Exercise description -> Go through the material below and copy each line where the word "moves" appears.

Data entries ->
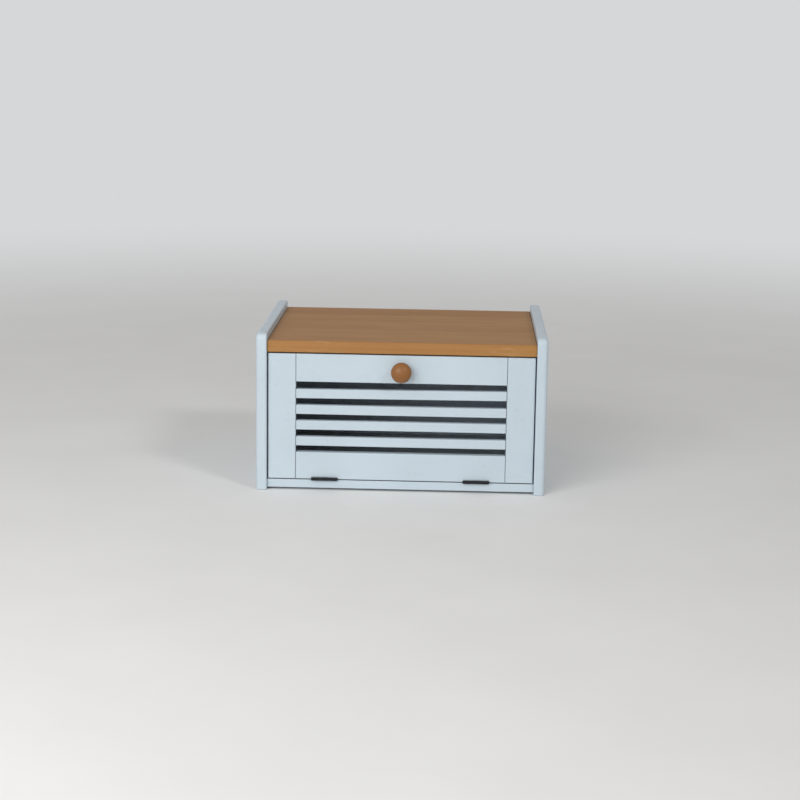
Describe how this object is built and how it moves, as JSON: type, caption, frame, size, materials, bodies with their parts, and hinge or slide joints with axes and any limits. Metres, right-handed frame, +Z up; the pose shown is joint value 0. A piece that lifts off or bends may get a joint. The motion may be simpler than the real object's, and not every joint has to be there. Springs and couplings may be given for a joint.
{
  "type": "bread box",
  "caption": "Wooden bread box with rounded side panels, a lacquered top board and a slatted drop-front door on two small hinges, with a round wooden knob.",
  "frame": {"origin": "on the floor, midway across the box and midway between the knob's tip and the back edges of the side panels", "axes": "+X to the right seen from the front, +Y towards the back, +Z up"},
  "size_m": [0.4, 0.339, 0.22],
  "materials": {
    "satin_white_paint": "satin off-white paint over wood",
    "honey_lacquered_wood": "satin clear lacquer over honey-coloured wood",
    "knob_wood": "satin clear lacquer over turned wood",
    "bare_beech": "bare",
    "black_lacquered_steel": "thin black lacquer, worn at the edges",
    "zinc_plated_steel": "bright zinc plating",
    "ferrite": "matt",
    "ivory_plastic": "moulded, matt"
  },
  "bodies": {
    "carcass": {"left_side_panel": "satin_white_paint", "right_side_panel": "satin_white_paint", "bottom_board": "satin_white_paint", "back_panel": "satin_white_paint", "top_board": "honey_lacquered_wood", "carcass_dowels": "bare_beech", "back_panel_nails": "zinc_plated_steel", "catch_screws": "zinc_plated_steel", "catch_pole_plates": "zinc_plated_steel", "catch_magnet": "ferrite", "catch_housing": "ivory_plastic", "left_hinge_base_leaf": "black_lacquered_steel", "right_hinge_base_leaf": "black_lacquered_steel", "left_hinge_pin": "black_lacquered_steel", "right_hinge_pin": "black_lacquered_steel", "hinge_base_screws": "black_lacquered_steel"},
    "door": {"left_stile": "satin_white_paint", "right_stile": "satin_white_paint", "top_rail": "satin_white_paint", "bottom_rail": "satin_white_paint", "slat_1": "satin_white_paint", "slat_2": "satin_white_paint", "slat_3": "satin_white_paint", "slat_4": "satin_white_paint", "knob": "knob_wood", "knob_screw": "zinc_plated_steel", "strike_plate": "zinc_plated_steel", "strike_screw": "zinc_plated_steel", "left_hinge_door_leaf": "black_lacquered_steel", "right_hinge_door_leaf": "black_lacquered_steel", "hinge_door_screws": "black_lacquered_steel"}
  },
  "joints": [
    {"name": "door_hinge", "type": "hinge", "parent": "carcass", "child": "door", "pos_m": [0, -0.1471, 0.0163], "axis": [1, 0, 0], "range_deg": [0, 87.4]}
  ]
}
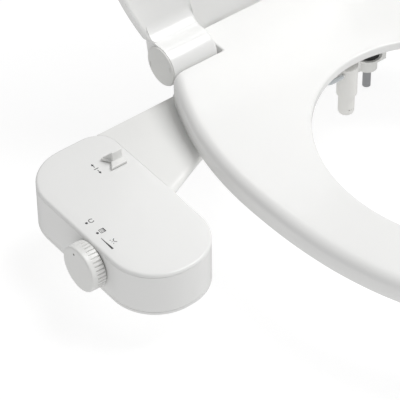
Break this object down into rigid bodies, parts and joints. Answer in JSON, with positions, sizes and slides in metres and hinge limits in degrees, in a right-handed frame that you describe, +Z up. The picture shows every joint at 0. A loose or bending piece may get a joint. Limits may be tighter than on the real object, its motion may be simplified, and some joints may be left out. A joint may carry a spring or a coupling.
{
  "type": "bidet seat",
  "caption": "Cold-water bidet seat: toilet seat and lid over a clamped plate with a nozzle and a side control pod with a pressure knob and a nozzle lever.",
  "frame": {"origin": "midway between the two fixing bolts, on the underside of the mount plate, which is the plane of the bowl rim", "axes": "+Y back towards the hinge, -Y to the front of the seat, +Z up, the control pod on the -X side, which is the seated user's right"},
  "size_m": [0.487, 0.5222, 0.5325],
  "materials": {
    "seat_white": "gloss",
    "plate_white": "satin",
    "pod_white": "satin gloss",
    "knob_white": "satin",
    "nozzle_white": "satin",
    "fitting_white": "moulded nylon, satin",
    "soft_grey": "matt",
    "black_rubber": "matt",
    "brass": "machined",
    "steel": "brushed",
    "tube_clear": "translucent polyethylene",
    "mark_ink": "printed marks"
  },
  "bodies": {
    "base": {"mount_plate": "plate_white", "plate_cover": "plate_white", "adjust_discs": "fitting_white", "fixing_bolts": "steel", "pod_housing": "pod_white", "pod_cap": "pod_white", "pod_base_cover": "pod_white", "pod_screws": "steel", "inlet_fitting": "brass", "inlet_locknut": "brass", "inlet_filter": "steel", "check_valve": "fitting_white", "supply_tube": "tube_clear", "valve_body": "brass", "valve_bonnet_nut": "brass", "stem_seal": "black_rubber", "feed_tube": "tube_clear", "water_duct": "tube_clear", "outlet_barb": "fitting_white", "nozzle_hose": "tube_clear", "nozzle_rails": "plate_white", "nozzle_hood": "plate_white", "hinge_posts": "steel", "hinge_pins": "steel"},
    "knob": {"pressure_knob": "knob_white", "valve_stem": "steel"},
    "lever": {"nozzle_lever": "knob_white"},
    "link": {"link_bar": "fitting_white"},
    "carriage": {"nozzle_holder": "nozzle_white"},
    "tip": {"nozzle_tip": "nozzle_white", "nozzle_seal": "black_rubber"},
    "nut_left": {"wing_nut_left": "fitting_white", "cone_washer_left": "black_rubber"},
    "nut_right": {"wing_nut_right": "fitting_white", "cone_washer_right": "black_rubber"},
    "seat": {"seat_ring": "seat_white", "seat_bumpers": "soft_grey"},
    "lid": {"lid_panel": "seat_white", "hinge_caps": "fitting_white", "lid_bumpers": "soft_grey"}
  },
  "joints": [
    {"name": "seat_hinge", "type": "hinge", "parent": "base", "child": "seat", "pos_m": [0, 0.0275, 0.0325], "axis": [-1, 0, 0], "range_deg": [0, 94]},
    {"name": "lid_hinge", "type": "hinge", "parent": "base", "child": "lid", "pos_m": [0, 0.0275, 0.0325], "axis": [-1, 0, 0], "range_deg": [-100, 0]},
    {"name": "knob_turn", "type": "hinge", "parent": "base", "child": "knob", "pos_m": [-0.2959, -0.0871, -0.0152], "axis": [1, 0, 0], "range_deg": [-30, 60]},
    {"name": "lever_turn", "type": "hinge", "parent": "base", "child": "lever", "pos_m": [-0.224, -0.0205, 0.006], "axis": [0, 0, 1], "range_deg": [-26, 26]},
    {"name": "link_slide", "type": "slide", "parent": "base", "child": "link", "axis": [1, 0, 0], "range_m": [-0.0046, 0.0046]},
    {"name": "carriage_slide", "type": "slide", "parent": "base", "child": "carriage", "axis": [0, 1, 0], "range_m": [-0.0041, 0.0041], "deforming": ["nozzle_hose"]},
    {"name": "nozzle_slide", "type": "slide", "parent": "carriage", "child": "tip", "axis": [0, 0, 1], "range_m": [0, 0.015]},
    {"name": "nut_left_off", "type": "slide", "parent": "base", "child": "nut_left", "axis": [0, 0, -1], "range_m": [0, 0.065]},
    {"name": "nut_right_off", "type": "slide", "parent": "base", "child": "nut_right", "axis": [0, 0, -1], "range_m": [0, 0.065]}
  ],
  "couplings": [
    {"joint": "link_slide", "follows": "lever_turn", "m_per_rad": 0.01},
    {"joint": "carriage_slide", "follows": "lever_turn", "m_per_rad": -0.0088}
  ]
}
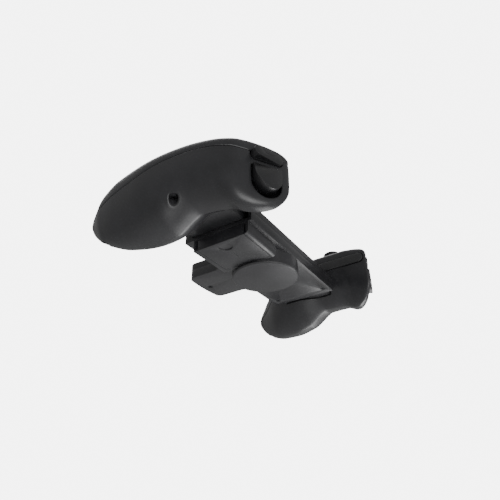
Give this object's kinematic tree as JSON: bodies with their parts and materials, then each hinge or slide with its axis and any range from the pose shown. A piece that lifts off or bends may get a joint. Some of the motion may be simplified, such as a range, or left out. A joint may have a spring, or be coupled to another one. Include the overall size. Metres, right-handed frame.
{
  "type": "radio transmitter controller",
  "caption": "Telescopic handheld radio transmitter shaped as a game pad, with sliding right grip, sprung sticks, buttons and triggers, and a bay between the grips for a phone.",
  "frame": {"origin": "middle of the footprint's bounding box, on the surface the transmitter rests on", "axes": "+X along the bridge to the grip that slides out, +Y towards the shoulder buttons, +Z towards the control side"},
  "size_m": [0.2128, 0.1156, 0.058],
  "materials": {
    "black_shell": "fine moulded grain, satin",
    "trigger_plastic": "satin moulded",
    "button_plastic": "smooth semi-gloss",
    "stick_plastic": "moulded",
    "black_rubber": "soft-touch rubber",
    "silicone_mat": "grey silicone",
    "circuit_board": "solder mask",
    "bright_steel": "drawn steel",
    "gimbal_steel": "pressed steel",
    "black_screws": "blackened steel",
    "contact_brass": "plated brass",
    "light_pipe": "translucent light pipe",
    "battery_wrap": "shrink wrap",
    "ribbon": "polyimide film"
  },
  "bodies": {
    "bridge_and_left_grip": {"bridge_lower_shell": "black_shell", "bridge_upper_shell": "black_shell", "bridge_pad": "black_rubber", "battery_pack": "battery_wrap", "battery_contacts": "contact_brass", "bridge_screws": "black_screws", "guide_rods": "bright_steel", "return_springs": "bright_steel", "main_board": "circuit_board", "radio_module": "circuit_board", "console_mat": "silicone_mat", "status_lights": "light_pipe", "left_grip_top": "black_shell", "left_grip_bottom": "black_shell", "left_clamp_pad": "black_rubber", "left_board": "circuit_board", "left_stick_base": "stick_plastic", "left_button_mat": "silicone_mat", "left_grip_screws": "black_screws", "left_trigger_pin": "bright_steel", "left_trigger_spring": "bright_steel"},
    "right_grip": {"slider_tray": "black_shell", "ribbon_cable": "ribbon", "right_grip_top": "black_shell", "right_grip_bottom": "black_shell", "right_clamp_pad": "black_rubber", "right_board": "circuit_board", "right_stick_base": "stick_plastic", "right_button_mat": "silicone_mat", "right_grip_screws": "black_screws", "right_trigger_pin": "bright_steel", "right_trigger_spring": "bright_steel"},
    "battery_cover": {"battery_cover": "black_shell"},
    "home_button": {"home_button": "button_plastic"},
    "select_button": {"select_button": "button_plastic"},
    "start_button": {"start_button": "button_plastic"},
    "turbo_button": {"turbo_button": "button_plastic"},
    "left_stick_yoke": {"left_stick_yoke": "gimbal_steel"},
    "left_stick": {"left_stick": "stick_plastic", "left_stick_cap": "black_rubber"},
    "d_pad_pivot": {"d_pad_pivot": "button_plastic"},
    "d_pad": {"d_pad": "button_plastic"},
    "left_bumper": {"left_bumper": "trigger_plastic"},
    "left_trigger": {"left_trigger": "trigger_plastic"},
    "right_stick_yoke": {"right_stick_yoke": "gimbal_steel"},
    "right_stick": {"right_stick": "stick_plastic", "right_stick_cap": "black_rubber"},
    "button_north": {"button_north": "button_plastic"},
    "button_east": {"button_east": "button_plastic"},
    "button_south": {"button_south": "button_plastic"},
    "button_west": {"button_west": "button_plastic"},
    "right_bumper": {"right_bumper": "trigger_plastic"},
    "right_trigger": {"right_trigger": "trigger_plastic"}
  },
  "joints": [
    {"name": "extend", "type": "slide", "parent": "bridge_and_left_grip", "child": "right_grip", "axis": [1, 0, 0], "range_m": [0, 0.045], "stiffness_N_per_m": 60, "springref_m": -0.05, "deforming": ["return_springs"]},
    {"name": "cover_slide", "type": "slide", "parent": "bridge_and_left_grip", "child": "battery_cover", "axis": [1, 0, 0], "range_m": [0, 0.01]},
    {"name": "home_button_press", "type": "slide", "parent": "bridge_and_left_grip", "child": "home_button", "axis": [0, 0, -1], "range_m": [0, 0.0009], "stiffness_N_per_m": 300, "springref_m": -0.0008},
    {"name": "select_button_press", "type": "slide", "parent": "bridge_and_left_grip", "child": "select_button", "axis": [0, 0, -1], "range_m": [0, 0.0009], "stiffness_N_per_m": 300, "springref_m": -0.0008},
    {"name": "start_button_press", "type": "slide", "parent": "bridge_and_left_grip", "child": "start_button", "axis": [0, 0, -1], "range_m": [0, 0.0009], "stiffness_N_per_m": 300, "springref_m": -0.0008},
    {"name": "turbo_button_press", "type": "slide", "parent": "bridge_and_left_grip", "child": "turbo_button", "axis": [0, 0, -1], "range_m": [0, 0.0009], "stiffness_N_per_m": 300, "springref_m": -0.0008},
    {"name": "left_stick_x", "type": "hinge", "parent": "bridge_and_left_grip", "child": "left_stick_yoke", "pos_m": [-0.07665, 0.0254, 0.04288], "axis": [0, 1, 0], "range_deg": [-17, 17], "stiffness_Nm_per_rad": 0.02},
    {"name": "left_stick_y", "type": "hinge", "parent": "left_stick_yoke", "child": "left_stick", "pos_m": [-0.07665, 0.0254, 0.04288], "axis": [1, 0, 0], "range_deg": [-17, 17], "stiffness_Nm_per_rad": 0.02},
    {"name": "left_bumper_press", "type": "slide", "parent": "bridge_and_left_grip", "child": "left_bumper", "axis": [0.515, -0.8572, 0], "range_m": [0, 0.0012], "stiffness_N_per_m": 400, "springref_m": -0.0008},
    {"name": "left_trigger_pull", "type": "hinge", "parent": "bridge_and_left_grip", "child": "left_trigger", "pos_m": [-0.07144, 0.04866, 0.02958], "axis": [-0.8572, -0.515, 0], "range_deg": [0, 13], "stiffness_Nm_per_rad": 0.08, "springref_deg": -14.32},
    {"name": "right_stick_x", "type": "hinge", "parent": "right_grip", "child": "right_stick_yoke", "pos_m": [0.07665, 0.0254, 0.04288], "axis": [0, 1, 0], "range_deg": [-17, 17], "stiffness_Nm_per_rad": 0.02},
    {"name": "right_stick_y", "type": "hinge", "parent": "right_stick_yoke", "child": "right_stick", "pos_m": [0.07665, 0.0254, 0.04288], "axis": [1, 0, 0], "range_deg": [-17, 17], "stiffness_Nm_per_rad": 0.02},
    {"name": "right_bumper_press", "type": "slide", "parent": "right_grip", "child": "right_bumper", "axis": [-0.515, -0.8572, 0], "range_m": [0, 0.0012], "stiffness_N_per_m": 400, "springref_m": -0.0008},
    {"name": "right_trigger_pull", "type": "hinge", "parent": "right_grip", "child": "right_trigger", "pos_m": [0.07144, 0.04866, 0.02958], "axis": [-0.8572, 0.515, 0], "range_deg": [0, 13], "stiffness_Nm_per_rad": 0.08, "springref_deg": -14.32},
    {"name": "d_pad_rock_x", "type": "hinge", "parent": "bridge_and_left_grip", "child": "d_pad_pivot", "pos_m": [-0.07965, -0.0046, 0.04418], "axis": [0, 1, 0], "range_deg": [-4, 4], "stiffness_Nm_per_rad": 0.05},
    {"name": "d_pad_rock_y", "type": "hinge", "parent": "d_pad_pivot", "child": "d_pad", "pos_m": [-0.07965, -0.0046, 0.04418], "axis": [1, 0, 0], "range_deg": [-4, 4], "stiffness_Nm_per_rad": 0.05},
    {"name": "button_north_press", "type": "slide", "parent": "right_grip", "child": "button_north", "axis": [0, 0, -1], "range_m": [0, 0.0014], "stiffness_N_per_m": 300, "springref_m": -0.0008},
    {"name": "button_east_press", "type": "slide", "parent": "right_grip", "child": "button_east", "axis": [0, 0, -1], "range_m": [0, 0.0014], "stiffness_N_per_m": 300, "springref_m": -0.0008},
    {"name": "button_south_press", "type": "slide", "parent": "right_grip", "child": "button_south", "axis": [0, 0, -1], "range_m": [0, 0.0014], "stiffness_N_per_m": 300, "springref_m": -0.0008},
    {"name": "button_west_press", "type": "slide", "parent": "right_grip", "child": "button_west", "axis": [0, 0, -1], "range_m": [0, 0.0014], "stiffness_N_per_m": 300, "springref_m": -0.0008}
  ]
}
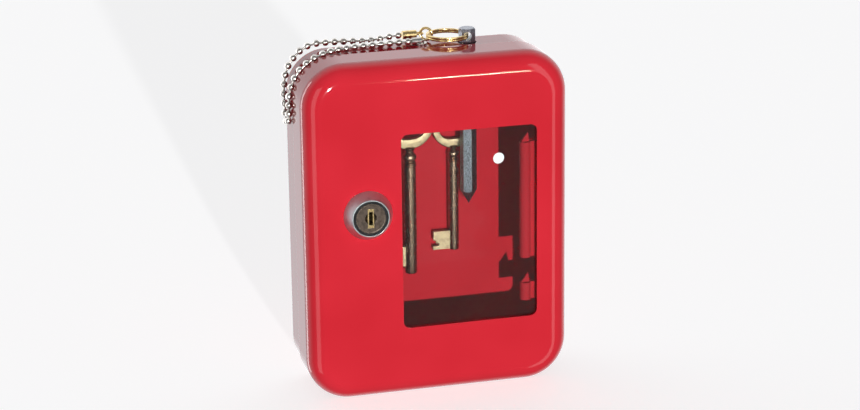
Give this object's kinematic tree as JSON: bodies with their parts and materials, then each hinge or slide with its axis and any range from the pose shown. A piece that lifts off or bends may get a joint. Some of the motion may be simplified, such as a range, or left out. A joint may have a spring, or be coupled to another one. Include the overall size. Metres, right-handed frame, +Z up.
{
  "type": "emergency key box",
  "caption": "Steel key box with a glass window in its hinged door, a cam lock, hanging keys, and a pointed striker on a ball chain for breaking the glass.",
  "frame": {"origin": "midway between the two wall screw holes, on the outer back face", "axes": "+X to the box's right as seen from the front, +Y into the wall, +Z up"},
  "size_m": [0.1234, 0.0475, 0.1555],
  "materials": {
    "red_paint": "gloss",
    "glass": "clear",
    "chrome": "polished",
    "zinc_steel": "satin",
    "plug_bronze": "satin",
    "brass": "satin",
    "nickel": "polished",
    "black_nylon": "matte"
  },
  "bodies": {
    "case": {"case_shell": "red_paint", "upper_hinge_case_leaf": "red_paint", "lower_hinge_case_leaf": "red_paint", "upper_hinge_pin": "zinc_steel", "lower_hinge_pin": "zinc_steel", "lock_catch": "red_paint", "hook_plate": "red_paint", "left_hook": "zinc_steel", "right_hook": "zinc_steel", "striker_guide": "black_nylon", "chain_anchor": "nickel", "chain": "nickel"},
    "door": {"door_shell": "red_paint", "upper_hinge_door_leaf": "red_paint", "lower_hinge_door_leaf": "red_paint", "glass_pane": "glass", "right_glass_rail": "red_paint", "upper_left_glass_clip": "red_paint", "lower_left_glass_clip": "red_paint", "bottom_glass_channel": "red_paint", "top_glass_clip": "red_paint", "top_clip_screw": "zinc_steel", "lock_housing": "chrome", "lock_washer": "zinc_steel", "lock_nut": "zinc_steel"},
    "lock_core": {"lock_plug": "plug_bronze", "keyway_liner": "brass", "lock_wafers": "brass", "lock_cam": "zinc_steel", "cam_screw": "zinc_steel"},
    "hung_left_key": {"left_key": "brass"},
    "hung_right_key": {"right_key": "brass"},
    "striker": {"striker_rod": "zinc_steel", "split_ring": "brass", "clasp_link": "brass", "chain_clasp": "brass"}
  },
  "joints": [
    {"name": "door_hinge", "type": "hinge", "parent": "case", "child": "door", "pos_m": [0.0604, -0.0186, 0], "axis": [0, 0, 1], "range_deg": [0, 110]},
    {"name": "lock_turn", "type": "hinge", "parent": "door", "child": "lock_core", "pos_m": [-0.0316, -0.03, -0.0075], "axis": [0, 1, 0], "range_deg": [0, 90]},
    {"name": "left_key_swing", "type": "hinge", "parent": "case", "child": "hung_left_key", "pos_m": [-0.0047, -0.009, 0.0274], "axis": [0, 1, 0], "range_deg": [-5, 5]},
    {"name": "right_key_swing", "type": "hinge", "parent": "case", "child": "hung_right_key", "pos_m": [0.0163, -0.0046, 0.0274], "axis": [0, 1, 0], "range_deg": [-5, 5]},
    {"name": "striker_pull", "type": "slide", "parent": "case", "child": "striker", "axis": [0, 0, 1], "range_m": [0, 0.075]}
  ]
}
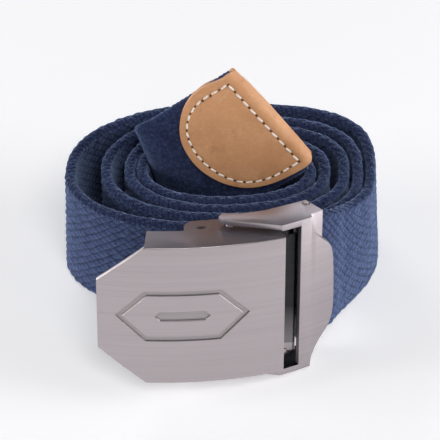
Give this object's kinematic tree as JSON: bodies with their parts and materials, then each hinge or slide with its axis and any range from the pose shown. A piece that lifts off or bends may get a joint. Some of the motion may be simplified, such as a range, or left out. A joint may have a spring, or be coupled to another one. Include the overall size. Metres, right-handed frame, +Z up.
{
  "type": "webbing belt",
  "caption": "Woven belt coiled on its edge, with a hinged metal plate buckle at its outer end and a leather-capped free end rising from the middle.",
  "frame": {"origin": "bottom centre of the bounding box, on the surface the coil stands on", "axes": "+Z up, +X to the buckle's strap end, -Y out of the buckle's face"},
  "size_m": [0.09, 0.0806, 0.071],
  "materials": {
    "webbing": "matt coarse weave",
    "tip_leather": "matt smooth leather",
    "brushed_nickel": "brushed satin nickel",
    "dark_steel": "dark polished"
  },
  "bodies": {
    "strap_side": {"strap_webbing": "webbing", "leather_tip": "tip_leather", "end_frame": "brushed_nickel", "hinge_pin": "brushed_nickel", "hinge_spring": "brushed_nickel", "clamp_bar": "brushed_nickel"},
    "cover": {"cover_plate": "brushed_nickel", "cam_bar": "dark_steel"}
  },
  "joints": [
    {"name": "cover_hinge", "type": "hinge", "parent": "strap_side", "child": "cover", "pos_m": [0.00185, -0.02286, 0.02535], "axis": [0.0026, 0.26, 0.9656], "range_deg": [-6, 14]}
  ]
}
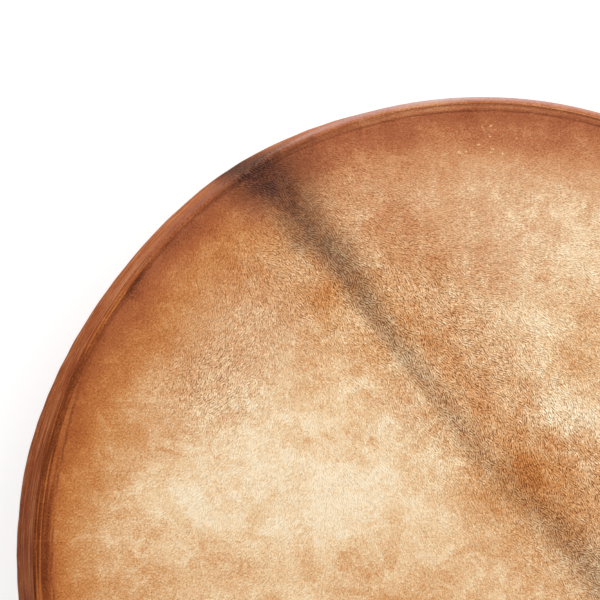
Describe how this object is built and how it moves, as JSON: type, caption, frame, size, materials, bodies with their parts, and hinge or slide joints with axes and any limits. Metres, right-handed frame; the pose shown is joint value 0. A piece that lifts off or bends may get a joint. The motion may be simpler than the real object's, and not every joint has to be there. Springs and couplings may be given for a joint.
{
  "type": "shaman drum",
  "caption": "Round frame drum with a rawhide head shrunk over a bent wood hoop, laced at the back to a leather covered grip ring.",
  "frame": {"origin": "middle of the circle that the drum's flat back edge rests on", "axes": "+Z is the way the head faces, square to it; +X is to the right and +Y is up when the drum is held as in the picture"},
  "size_m": [0.5, 0.5, 0.065],
  "materials": {
    "rawhide": "mottled rawhide, half matt",
    "rawhide_lace": "pale rawhide lace",
    "ash_wood": "bent ash, oiled",
    "brown_leather": "matt brown leather",
    "steel": "plain wire"
  },
  "bodies": {
    "root": {"head": "rawhide", "hoop_outer_ply": "ash_wood", "hoop_middle_ply": "ash_wood", "hoop_inner_ply": "ash_wood", "lacing": "rawhide_lace", "lace_knot": "rawhide_lace", "grip_ring": "steel", "ring_wrap": "brown_leather", "arm_sleeve_1": "brown_leather", "arm_sleeve_2": "brown_leather", "arm_sleeve_3": "brown_leather", "arm_sleeve_4": "brown_leather"}
  },
  "joints": []
}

Solved problem ->
Describe how this object is built and how it moves, as JSON: type, caption, frame, size, materials, bodies with their parts, and hinge or slide joints with axes and any limits. Metres, right-handed frame, +Z up; the pose shown is joint value 0. A piece that lifts off or bends may get a joint. The motion may be simpler than the real object's, and not every joint has to be there. Springs and couplings may be given for a joint.
Describe how this object is built and how it moves, as JSON: type, caption, frame, size, materials, bodies with their parts, and hinge or slide joints with axes and any limits. Metres, right-handed frame; the pose shown is joint value 0. A piece that lifts off or bends may get a joint. The motion may be simpler than the real object's, and not every joint has to be there. Springs and couplings may be given for a joint.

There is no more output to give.